(3D code data)
+ + + +
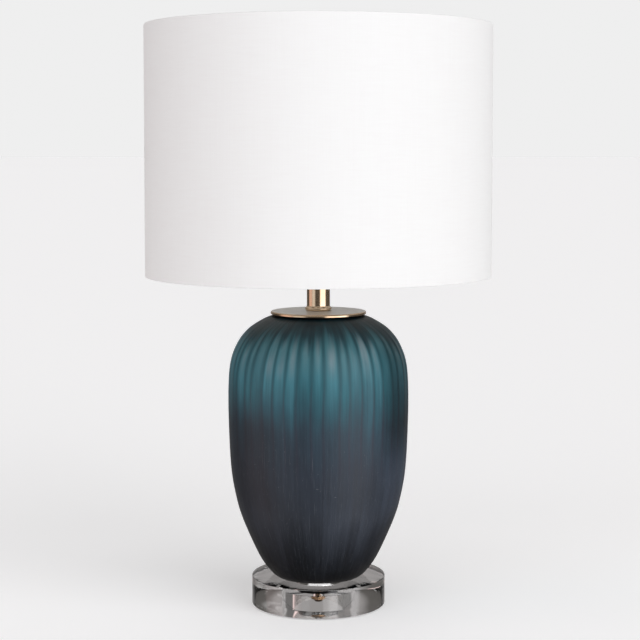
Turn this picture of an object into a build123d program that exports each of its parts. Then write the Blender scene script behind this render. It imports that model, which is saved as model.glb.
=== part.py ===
"""Table lamp with shade: a cut-glass body on a clear acrylic disc, held together by one threaded
lamp pipe, with a brass neck, a switched bulb socket, a detachable harp and a drum shade.

Units are millimetres. The origin is the centre of the footprint on the table, +Z is up, and -Y is
the front. Each section makes one piece of the lamp, from the table upwards.
"""

import os
from math import cos, hypot, radians, sin

from build123d import *

# ---------------------------------------------------------------- driving dimensions
shade_radius = 203.0
shade_height = 292.3
base_radius = 78.7
base_height = 33.0
glass_height = 311.3
cap_radius = 56.3
neck_radius = 13.65
neck_height = 48.6
pipe_radius = 4.9
pad_height = 1.5
gasket = 0.8
slip = 0.1  # radial clearance of a hole over the pipe
clearance = 0.3  # between faces of pieces that come apart
wire_radius = 1.6  # rings and arms of the shade

# ---------------------------------------------------------------- heights up the stack
base_z = pad_height
base_top = base_z + base_height
glass_z = base_top + gasket
glass_top = glass_z + glass_height
cap_under = glass_top + gasket
neck_z = cap_under + 1.6
neck_top = neck_z + neck_height
locknut_z = neck_top + 1.0
saddle_z = locknut_z + 4.0
saddle_thickness = 1.5
socket_z = saddle_z + saddle_thickness
shade_z = 389.9
shade_top = shade_z + shade_height
hub_z = shade_top - 14.1  # the shade's hub sits half an inch down inside the top ring

# ---------------------------------------------------------------- foot pads
pad_radius = 5.0
pad_circle = 64.0

with BuildPart() as foot_pads:
    with BuildSketch(Plane.XY):
        with PolarLocations(pad_circle, 4, start_angle=45):
            Circle(pad_radius)
    extrude(amount=pad_height)
    fillet(foot_pads.edges().group_by(Axis.Z)[0], radius=0.4)
foot_pads.part.label = "foot_pads"

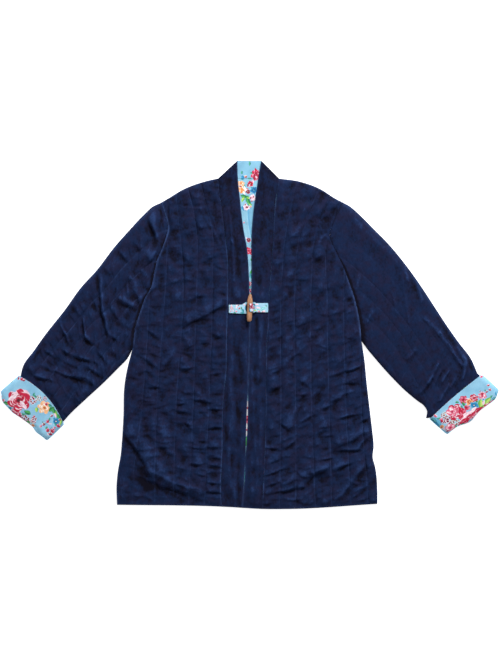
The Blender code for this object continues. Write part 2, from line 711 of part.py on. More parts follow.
def sleeve(name, side):
    """One sleeve as a flat tube, quilted along its length, whose end lies in the cuff."""
    steps = [(k + step) * SLEEVE_PITCH for k in range(SLEEVE_CHANNELS) for step in CHANNEL_STEPS]
    levels = np.linspace(0.0, 1.0, SLEEVE_ROWS)[:, None]
    over = np.repeat(np.array([steps]), SLEEVE_ROWS, axis=0)
    width = sleeve_plan(side, np.full_like(levels, FAR), levels)[1]
    under = width * np.array(SLEEVE_UNDER_STEPS)

    lift = ramp((levels - SLEEVE_CLIMBS[0]) / (SLEEVE_CLIMBS[1] - SLEEVE_CLIMBS[0]))
    flat = ramp((levels - SLEEVE_FLATTENS[0]) / (SLEEVE_FLATTENS[1] - SLEEVE_FLATTENS[0]))
    middle = SLEEVE_MIDDLE + (CUFF_MIDDLE - SLEEVE_MIDDLE) * lift
    roof = OVER_LINING + (TURN_IN[0] + GAP - OVER_LINING) * lift
    wall = FRONT_WALL + (SLEEVE_WALL - GAP - FRONT_WALL) * lift

    plan, from_top, from_under = sleeve_plan(side, over, levels)
    reach = np.minimum(from_top, from_under)
    ridges, troughs = fold_heights(side.sleeve_folds, plan[..., 0], plan[..., 1])
    roof = roof + ridges * ramp(reach / FOLD_EDGE) * ramp(levels / FOLD_HEAD) * (1 - flat)
    puff = SLEEVE_PUFF * padding((over / SLEEVE_PITCH) % 1.0) + troughs
    puff = np.maximum(puff, 0.0) * (1 - flat) * ramp(levels / HEAD_PINCH)
    high = middle + (roof + wall + puff - middle) * rounding(reach, SLEEVE_ROUND)

    low_plan, from_top, from_under = sleeve_plan(side, under, levels)
    reach = np.minimum(from_top, from_under)
    low = middle + (CUFF_LIFT * lift - middle) * rounding(reach, SLEEVE_ROUND)
    outer = np.concatenate([placed(plan, high), placed(low_plan, low)], axis=1)

    share = share_across(np.concatenate([over, under], axis=1), width)
    inside = sleeve_plan(side, SLEEVE_WALL + (width - 2 * SLEEVE_WALL) * share, levels)[0]
    floor = np.repeat(SLEEVE_WALL + CUFF_LIFT * lift, len(SLEEVE_UNDER_STEPS), axis=1)
    reach = rounding(np.minimum(share, 1 - share) * width, SLEEVE_ROUND)
    height = middle + (np.concatenate([roof, floor], axis=1) - middle) * reach
    return ring_piece(name, np.concatenate([outer, placed(inside, height)[::-1]]), VELVET)


def toggle():
    """A turned wooden spindle of oval section, with a slot through its middle for the tab."""
    angle = np.linspace(0.0, 2 * np.pi, TOGGLE_SIDES, endpoint=False)
    centre = TOGGLE_UNDERSIDE + TOGGLE_HEIGHT / 2
    rings = []
    for ring in TOGGLE_PROFILE:
        across = TOGGLE_MIDDLE.across + TOGGLE_WIDTH / 2 * ring.radius * np.cos(angle)
        down = np.full_like(angle, TOGGLE_MIDDLE.down + TOGGLE_LENGTH * (ring.share - 0.5))
        height = centre + TOGGLE_HEIGHT / 2 * ring.radius * np.sin(angle)
        rings.append(placed(np.stack([across, down], axis=-1), height))
    rings = np.array(rings)
    faces = [
        (r * TOGGLE_SIDES + c, r * TOGGLE_SIDES + (c + 1) % TOGGLE_SIDES,
         (r + 1) * TOGGLE_SIDES + (c + 1) % TOGGLE_SIDES, (r + 1) * TOGGLE_SIDES + c)
        for r in range(len(rings) - 1) for c in range(TOGGLE_SIDES)
    ]  # fmt: skip
    faces.append(tuple(range(TOGGLE_SIDES))[::-1])
    faces.append(tuple((len(rings) - 1) * TOGGLE_SIDES + k for k in range(TOGGLE_SIDES)))
    piece = new_piece("toggle", rings.reshape(-1, 3), faces, WOOD)
    bpy.ops.mesh.primitive_cube_add(size=1.0)
    slot = bpy.context.object
    slot.name = "slot cutter"
    slot.scale = (SLOT_WIDTH * MM, SLOT_LENGTH * MM, 2 * TOGGLE_HEIGHT * MM)
    slot.location = (TOGGLE_MIDDLE.across * MM, -TOGGLE_MIDDLE.down * MM, centre * MM)
    slot.hide_render = True
    slot.display_type = "WIRE"
    slot.parent = piece
    cut = piece.modifiers.new("slot", "BOOLEAN")
    cut.operation = "DIFFERENCE"
    cut.solver = "EXACT"
    cut.object = slot
    return piece


def band_top(side, across):
    """A band's upper face beside the toggle, level past its last crest towards the slit."""
    seam = across_at(side.seam, TOGGLE_MIDDLE.down)
    free = across_at(side.free, TOGGLE_MIDDLE.down)
    w = np.clip((across - seam) / (free - seam), 0.0, BAND_STEPS[-2])
    heights = band_heights(np.array(BAND_STEPS), TOGGLE_MIDDLE.across, TOGGLE_MIDDLE.down)[1]
    return np.interp(w, BAND_STEPS, heights)


def toggle_tab():
    """A strap on the right band. It goes through the toggle's slot, over its right half and back."""
    top = TOGGLE_UNDERSIDE + TOGGLE_HEIGHT
    half = STRAP_THICK / 2
    ground = band_top(RIGHT, TOGGLE_MIDDLE.across + TAB_NECK) + TAB_CLEAR
    under = ground + GAP + half
    over = under + STRAP_THICK + GAP
    route = [
        Strap(TAB_END, under - TAB_DROP, 9.9),
        Strap(28.0, under, 9.9),
        Strap(19.0, under, 9.9),
        Strap(TAB_NECK, under, 7.9),
        Strap(10.6, under, 7.6),
        Strap(5.5, TOGGLE_UNDERSIDE - GAP - half - 0.25, 8.4),
        Strap(1.4, TOGGLE_UNDERSIDE - GAP - half - 0.25, 8.6),
        Strap(0.0, TOGGLE_UNDERSIDE + 0.6, 8.6),
        Strap(0.0, TOGGLE_UNDERSIDE + TOGGLE_HEIGHT / 2, 8.6),
        Strap(0.0, top - 0.3, 8.6),
        Strap(1.2, top + GAP + half + 0.1, 8.6),
        Strap(4.0, top - 0.1, 8.6),
        Strap(6.4, top - 2.2, 8.6),
        Strap(7.4, TOGGLE_UNDERSIDE + TOGGLE_HEIGHT / 2, 8.4),
        Strap(8.3, TOGGLE_UNDERSIDE + 1.4, 7.9),
        Strap(9.3, over + 0.3, 7.6),
        Strap(10.6, over, 7.6),
        Strap(TAB_NECK, over, 7.9),
        Strap(19.0, over, 9.9),
        Strap(28.0, over, 9.9),
        Strap(TAB_END, over - TAB_DROP, 9.9),
    ]
    path = np.array([(strap.along, strap.height) for strap in route])
    run = np.roll(path, -1, axis=0) - np.roll(path, 1, axis=0)
    out = np.stack([-run[:, 1], run[:, 0]], axis=-1) / np.hypot(run[:, 0], run[:, 1])[:, None]
    rings = []
    for place, normal, strap in zip(path, out, route):
        corners = []
        for offset, edge in ((half, 1), (half, -1), (-half, -1), (-half, 1)):
            along, height = place + normal * offset
            across = TOGGLE_MIDDLE.across + along
            corners.append((across, TOGGLE_MIDDLE.down + edge * strap.half_width, height))
        corners = np.array(corners)
        rings.append(placed(corners[:, :2], corners[:, 2]))
    return ring_piece("toggle_tab", np.array(rings), PRINT)


def rounded_square(degrees, half_length, half_width):
    """Points of an outline whose two shares, each to the same power, add up to one."""
    along, beside = np.cos(np.radians(degrees)), -np.sin(np.radians(degrees))
    total = np.abs(along) ** LOOP_SQUARENESS + np.abs(beside) ** LOOP_SQUARENESS
    reach = total ** (-1 / LOOP_SQUARENESS)
    return np.stack([half_length * reach * along, half_width * reach * beside], axis=-1)


def toggle_loop():
    """A strip on the left band that ends in a loop. The loop lies round the toggle's tab."""
    middle = (LOOP_SPLIT + LOOP_FAR) / 2
    reach = (LOOP_FAR - LOOP_SPLIT) / 2
    right = np.linspace(LOOP_ARC, -LOOP_ARC, LOOP_POINTS)
    left = np.linspace(-LOOP_ARC, LOOP_ARC - 360.0, LOOP_BACK_POINTS)[1:-1]
    arc = rounded_square(right, reach, LOOP_RING_HALF)
    hole = rounded_square(np.append(right, left), reach - LOOP_STRAND, LOOP_RING_HALF - LOOP_STRAND)
    lower = np.array([(place - middle, LOOP_STRIP_HALF) for place in LOOP_STRIP])
    flat = np.concatenate([arc, lower, lower[::-1] * (1, -1), hole]) + (middle, 0.0)
    count = len(arc)
    last = count + 2 * len(lower) - 1
    inside = last + 1
    faces = [(k, k + 1, inside + k + 1, inside + k) for k in range(count - 1)]
    faces += [(count + k, count + k + 1, last - k - 1, last - k) for k in range(len(lower) - 1)]
    fork = [count, last, 0, inside]
    fork += [inside + k for k in range(len(hole) - 1, count - 2, -1)] + [count - 1]
    outline = [Vector((*flat[k], 0.0)) for k in fork]
    faces += [tuple(fork[k] for k in triangle) for triangle in tessellate_polygon([outline])]
    return plate_piece("toggle_loop", flat, faces, (inside, len(hole)), PRINT)


def loop_underside(along):
    """The loop lies on the band, passes under the toggle and climbs over the tab at its far end."""
    low = band_top(LEFT, TOGGLE_MIDDLE.across + along) + GAP
    climb = ramp((along - LOOP_CLIMB[0]) / (LOOP_CLIMB[1] - LOOP_CLIMB[0]))
    return low + (LOOP_OVER - low) * climb


def plate_piece(name, flat, faces, rims, finish):
    """A thin plate on the left band: its faces in plan, and the number of points round each rim."""
    plan = flat + (TOGGLE_MIDDLE.across, TOGGLE_MIDDLE.down)
    low = loop_underside(flat[:, 0])
    places = np.concatenate([placed(plan, low + LOOP_THICK), placed(plan, low)])
    count = len(flat)
    faces = faces + [tuple(k + count for k in face[::-1]) for face in faces]
    first = 0
    for size in rims:
        for k in range(size):
            a, b = first + k, first + (k + 1) % size
            faces.append((a, b, b + count, a + count))
        first += size
    return new_piece(name, places, faces, finish)


def centre(pieces):
    """Moves the meshes so that the origin is under the middle of the whole jacket."""
    places = np.array([vertex.co for piece in pieces for vertex in piece.data.vertices])
    low, high = places.min(axis=0), places.max(axis=0)
    shift = -(low + high) / 2
    shift[2] = -low[2]
    for piece in pieces:
        for vertex in piece.data.vertices:
            vertex.co = vertex.co + type(vertex.co)(shift)
        for cutter in piece.children:
            cutter.location = cutter.location + type(cutter.location)(shift)


def main():
    for thing in list(bpy.data.objects):
        bpy.data.objects.remove(thing)
    pieces = [back(), lining_back(), band_back()]
    for word, side in (("left", LEFT), ("right", RIGHT)):
        pieces.append(front(f"front_{word}", side))
        pieces.append(band(f"band_{word}", side))
        pieces.append(sleeve(f"sleeve_{word}", side))
        pieces.append(cuff(f"cuff_{word}", side))
    pieces += [toggle(), toggle_tab(), toggle_loop()]
    centre(pieces)


main()
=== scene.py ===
"""The looks of a padded, quilted velvet jacket that lies flat with its front up.

Plans are in millimetres on the cloth: across runs to the right of the middle of the neck, and
down from the top edge of the collar towards the hem. Heights are above the surface that the
jacket lies on. Each piece is a closed wall worked out on a grid and stands for one solid.
"""

import logging
import math
from collections.abc import Iterable
from dataclasses import dataclass, field
from enum import Enum

import bmesh
import bpy
import numpy as np
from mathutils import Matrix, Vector


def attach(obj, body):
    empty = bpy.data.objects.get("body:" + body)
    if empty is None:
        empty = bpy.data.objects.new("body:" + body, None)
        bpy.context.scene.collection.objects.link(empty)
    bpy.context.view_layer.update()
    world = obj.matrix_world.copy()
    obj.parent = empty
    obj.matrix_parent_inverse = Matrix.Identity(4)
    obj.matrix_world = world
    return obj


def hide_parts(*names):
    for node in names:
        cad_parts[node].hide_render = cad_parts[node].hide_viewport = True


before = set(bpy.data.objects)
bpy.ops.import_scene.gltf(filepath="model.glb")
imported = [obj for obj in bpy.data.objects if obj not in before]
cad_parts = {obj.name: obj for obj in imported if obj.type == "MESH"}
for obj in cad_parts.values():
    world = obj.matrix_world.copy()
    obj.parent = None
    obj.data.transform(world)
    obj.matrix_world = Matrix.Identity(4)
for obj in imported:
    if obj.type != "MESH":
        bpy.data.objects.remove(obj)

log = logging.getLogger("jacket")

Array = np.ndarray
Colour = tuple[float, float, float]
Pairs = tuple[tuple[float, float], ...]
Object = bpy.types.Object
Material = bpy.types.Material
Socket = bpy.types.NodeSocket

MM = 0.001
SHIFT = (-1.5, 373.1)  # from the cloth's plan to the frame: added to across, and down is taken off
GAP = 0.3  # between pieces, at seams and where one lies on another
BACK_TOP = 4.5
LINING_TOP = 5.8
OVER_LINING = 6.1  # underside of the fronts and bands over the lining
EDGE_LOW = 4.8  # underside of the fronts along their outer edges
DIP = 20.0  # how far in from an edge the underside reaches its full height
WALL = 2.2
PINCH = 13.0  # how far in from an edge the padding reaches its full height
TOGGLE_DOWN = 315.0
AWAY_FROM_LIGHT = np.array([-0.28, 0.96])


def smooth_through(places: Array, values: Array, at: Array) -> Array:
    """A cubic curve through the values, whose slope at each place is the mean slope there.

    Args:
        places: where the values are, rising.
        values: the values.
        at: where the curve is wanted.

    Returns:
        The curve's values.
    """
    slopes = np.gradient(values, places)
    cell = np.clip(np.searchsorted(places, at, side="right") - 1, 0, len(places) - 2)
    width = places[cell + 1] - places[cell]
    u = np.clip((at - places[cell]) / width, 0.0, 1.0)
    rest = 1.0 - u
    start = values[cell] * (1 + 2 * u) * rest**2 + slopes[cell] * width * u * rest**2
    end = values[cell + 1] * (3 - 2 * u) * u**2 - slopes[cell + 1] * width * u**2 * rest
    return start + end


def ramp(value: Array) -> Array:
    """From 0 to 1, slow at both ends: 3 v squared less 2 v cubed."""
    value = np.clip(value, 0.0, 1.0)
    return value * value * (3.0 - 2.0 * value)


def between(start: Array, stop: Array, share: Array) -> Array:
    """From start to stop in a straight run: start and a share of the way."""
    return start + (stop - start) * share


def points(across: Array, down: Array) -> Array:
    """Points as (across, down)."""
    return np.stack([across, down], axis=-1)


def rounding(distance: Array, reach: float) -> Array:
    """A quarter circle that rises from an edge: 0 on the edge and 1 from reach inwards."""
    return np.sqrt(1.0 - (1.0 - np.clip(distance / reach, 0.0, 1.0)) ** 2)


def padding(share: Array) -> Array:
    """Height of the padding across a channel: the sine of half a turn, to the power 0.6."""
    return np.sin(np.pi * np.clip(share, 0.0, 1.0)) ** 0.6


def eased(count: int) -> Array:
    """Shares from 0 to 1, closer at both ends: half of 1 less the cosine of even angles."""
    return 0.5 - 0.5 * np.cos(np.pi * np.linspace(0.0, 1.0, count))


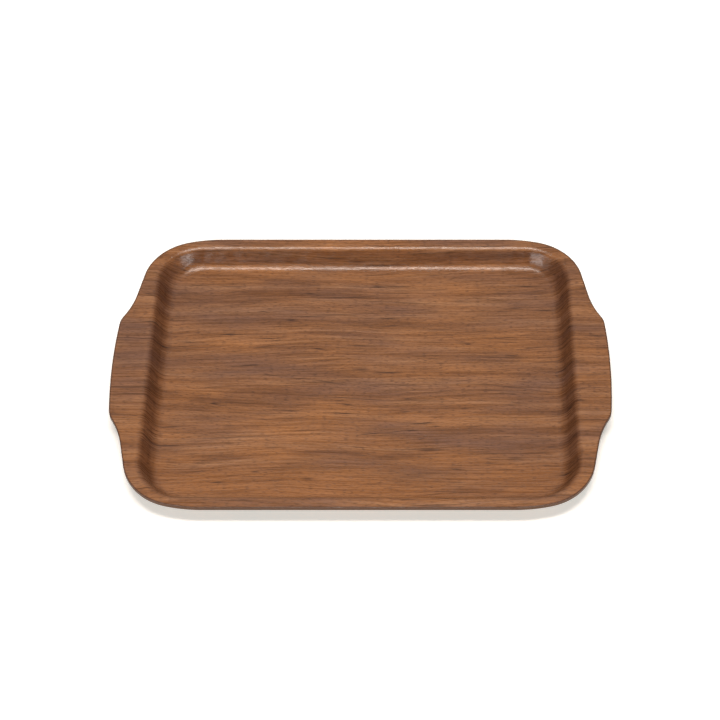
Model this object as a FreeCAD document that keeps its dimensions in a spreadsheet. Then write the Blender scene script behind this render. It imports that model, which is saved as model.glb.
+ + + +
The request: Using the data above, extract exactly the lines from the one that holds "The Blender code" to the one that holds "under = width", both ends included, and no others.

Written answer:
The Blender code for this object continues. Write part 2, from line 711 of part.py on. More parts follow.
def sleeve(name, side):
    """One sleeve as a flat tube, quilted along its length, whose end lies in the cuff."""
    steps = [(k + step) * SLEEVE_PITCH for k in range(SLEEVE_CHANNELS) for step in CHANNEL_STEPS]
    levels = np.linspace(0.0, 1.0, SLEEVE_ROWS)[:, None]
    over = np.repeat(np.array([steps]), SLEEVE_ROWS, axis=0)
    width = sleeve_plan(side, np.full_like(levels, FAR), levels)[1]
    under = width * np.array(SLEEVE_UNDER_STEPS)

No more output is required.